I think about my granddaughter singing “The B-I-B-L-E,”

and I hear her little voice in my head,

“I stand alone on the Word of God,”

I pause again.

Will she ever have to do just that?

Will there come a day when the world around her completely turns on Him,

and she finds herself having to make a decision.

Turn with the crowd.

Or stand alone.

Will she know enough about His love to keep standing?

The responsibility is in her parents’ hands…..

and mine.

She deserves to know the truth.

Her whole generation does too.

God is real.

His love never fails.

He is the same yesterday, today, and tomorrow.

He knew them before they were even born,

and His plans for them are good.

The next generation also needs to know –

Jesus is the Son of God.

He walked the earth as a man, 

experiencing life with all its aches and pains,

just like us.

He was murdered on a cross for our sins,

even though He had the chance to walk the other way.

Jesus chose death so you and I,

and the next generation,

could have life.

They deserve to know all of this and so much more.

It’s their story too.

This life is filled with so much brokenness and pain.

It’s easy to get caught up in the agony of it all,

watching the news or scrolling through Facebook or reflecting on our own life stories,

but this world is filled with so much Hope at the very same time.

And the next generation needs to know about this Hope.

_____________________________

Rain is pouring down outside my window this morning.

If I opened my back door and stepped outside,

I would be soaked in seconds.

But for whatever reason,

I’ve been blessed with a roof over my head.

Protection from the storm.

And I believe that’s what God is for me too.

A covering.

A shelter.

A wing under which to hide.

I’m so thankful the generation before me taught me how to find safety in His arms

by taking me to church

and sending me to church camp

and praying for me

and so much more.

Don’t our children and grandchildren deserve this same gift?

I love that my morning reading included a long, long list of difficult names to pronounce,

but was then followed by a Psalm that reminded me of why each of these people mattered.

I may choose to skim through a list of genealogies,

but I’m so thankful God never skims over me or you.

He knows every detail of our lives,

and He cares deeply about each one of them.

I want the next generation to know this too.

Psalm 78:1-7

My people, hear my teaching;
    listen to the words of my mouth.
I will open my mouth with a parable;
    I will utter hidden things, things from of old—
things we have heard and known,
    things our ancestors have told us.

We will not hide them from their descendants;
    we will tell the next generation
the praiseworthy deeds of the Lord,
    his power, and the wonders he has done.

He decreed statutes for Jacob
    and established the law in Israel,
which he commanded our ancestors
    to teach their children,
so the next generation would know them,
    even the children yet to be born,
    and they in turn would tell their children.
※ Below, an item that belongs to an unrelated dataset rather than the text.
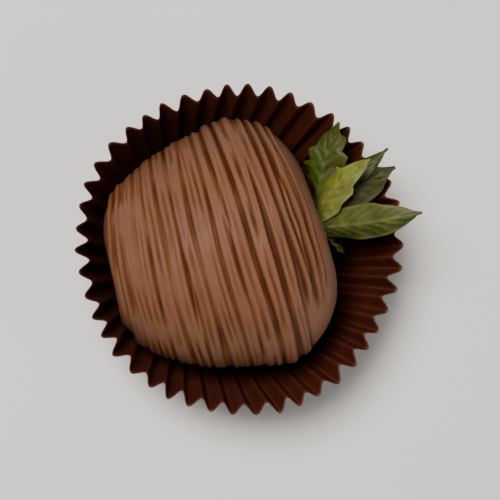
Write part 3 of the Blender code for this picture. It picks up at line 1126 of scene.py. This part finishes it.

Then they would put their trust in God
    and would not forget his deeds
    but would keep his commands.

They would not be like their ancestors—
    a stubborn and rebellious generation,
whose hearts were not loyal to God,
    whose spirits were not faithful to him.

I have a windmill in my backyard in Kentucky.

It is rusty and the blades no longer turn with the breeze.

But every time I look at it I remember where I came from –

a tiny town in Oklahoma –

the first place I ever sat through a church service

and learned there was more to life than what I could see with my own eyes or hear with my own ears.

If my family were listed in a genealogy today,

each generation would be represented by only one name,

but that name would matter.

Because the story of God’s love was carried from their generation to mine.

 I’m so thankful this morning that the generation before me took time to teach me what I want every child to know.

God is real,

and life makes sense only because there’s more to this world than what they will ever be able to humanly see or hear.